Les ulémas[1], disposant de connaissances religieuses élaborées au sein de disciplines fixées il y a plus d'un millénaire, ont œuvré dans le but d'apporter des réponses sûres et précises aux questions posées par l'homme, sur lui-même et sur sa vie. C'est ce savoir, fondé sur un corpus considérable, qui a été partiellement mis en question. Les chercheurs en sciences humaines et sociales n'ont, en effet, pas les mêmes prémices lorsqu'ils abordent le thème de la religion, et ils n'utilisent pas non plus les mêmes méthodes d'interprétation et d'explication du livre sacré des musulmans. Comme en milieu juif ou chrétien, cette rencontre entre deux approches fondées sur des épistémologies différentes a suscité et continue encore à susciter des débats. Deux exemples seront donnés des nouvelles lectures du patrimoine islamique. La première se présente comme une démarche interne, celle d'un point de vue « islamique humaniste », elle a été revendiquée par Mohammed Abed El Jabiri[2] et par Mohammed Arkoun[3]. La seconde est davantage externe, analytique, elle a une dimension culturelle, herméneutique et politique et a été proposée par Nasr Hamid Abou Zayd[4].

  1. Uléma

    savant au sens de « spécialiste des sciences religieuses » musulmanes. Les ulémas peuvent parfois être désignés sous le titre de « docteurs de la loi musulmane ».

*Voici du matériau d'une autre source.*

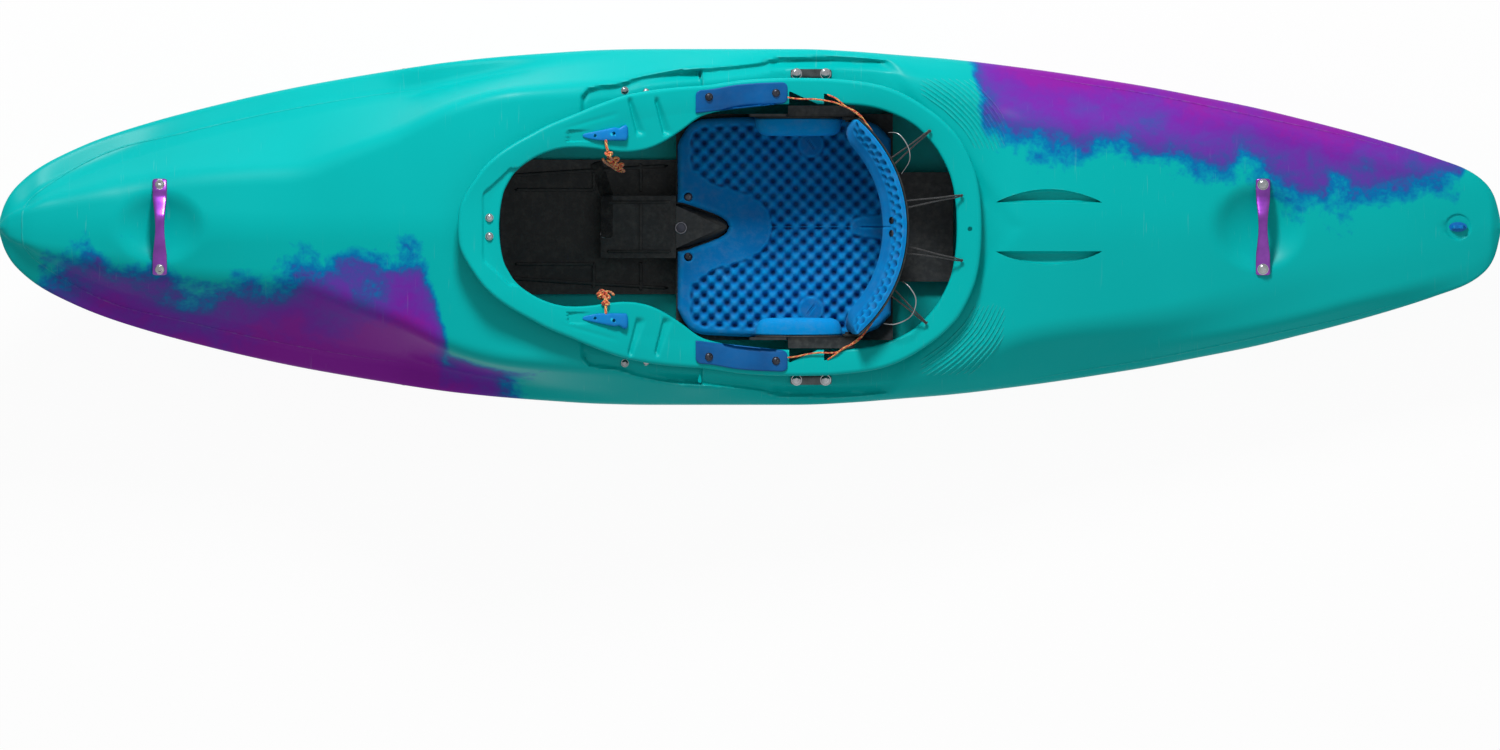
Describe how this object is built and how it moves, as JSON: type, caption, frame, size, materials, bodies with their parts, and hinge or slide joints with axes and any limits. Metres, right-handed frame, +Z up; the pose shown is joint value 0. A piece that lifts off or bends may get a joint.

  2. Mohammed Abed El Jabiri

    (1935-2010) philosophe marocain, professeur à l'Université de Rabat, spécialiste de la pensée du monde arabe et musulman, depuis ses origines et jusqu'à nos jours et fin connaisseur de la tradition philosophique européenne du XVIIIe siècle. La nécessité de la critique, à la fois comme méthodologie et comme esprit, véhicule le projet d'Al Jabri dans son entier. En 1984, il édite le premier volume d'une somme intitulée : Critique de la raison arabe. La même année, Mohammed Arkoun publie Critique de la raison islamique.

  3. Mohammed Arkoun

    (1928-2010) historien de l'islam et philosophe né en Kabylie dans l'Algérie sous colonisation française. Il s'inscrit dans la tradition des « Lumières » tout en ayant une approche critique de la philosophie européenne du XVIIIe siècle. Il est internationalement reconnu, comme l'illustre par exemple les « Gifford Lectures » qu'il donne en 2001, conférences centrées sur la problématique de l'« Inauguration d'une critique de la raison islamique ». Il enseigne l'histoire de la pensée islamique et l'« islamologie appliquée », discipline qu'il a développée, dans diverses universités européennes (notamment la Sorbonne) et américaines, en référence à l'anthropologie appliquée de Roger Bastide. Parmi ses sujets de prédilection : l'impensé dans l'islam classique et contemporain.

  4. Nasr Hamid Abou Zayd

    (1943-2010) exégète du Coran, né dans un village égyptien près de Tantah. À l'âge de 12 ans, il est emprisonné à cause de sympathies supposées avec les Frères musulmans dans un contexte de fortes tensions avec le régime nassérien. Après avoir reçu une formation technique en électronique, il travaille pour l'Organisation des Télécommunications. En même temps, il commence à étudier la langue arabe à l'Université du Caire où il obtient un Bachelor puis un Master of Arts (1977). Quatre ans plus tard, il soutient un PhD en études islamiques, avec des travaux sur l'interprétation du Coran. Il devient assistant professeur puis professeur associé au sein du département de littérature et de langue arabe dans la principale université du Caire. Cependant, son enseignement et ses travaux lui valent des attaques de la part d'ulémas de l'Université al-Azhar. Il subit un procès pour motif de dérogeance à l'hisba, c'est-à-dire à l'observance des « principes islamique ». Il est condamné par la Cour de justice égyptienne, et son mariage est annulé pour motif d'apostasie. Sous la menace de mort de groupes fondamentalistes, il s'enfuit aux Pays-Bas avec son épouse, où il demeure jusqu'à son décès.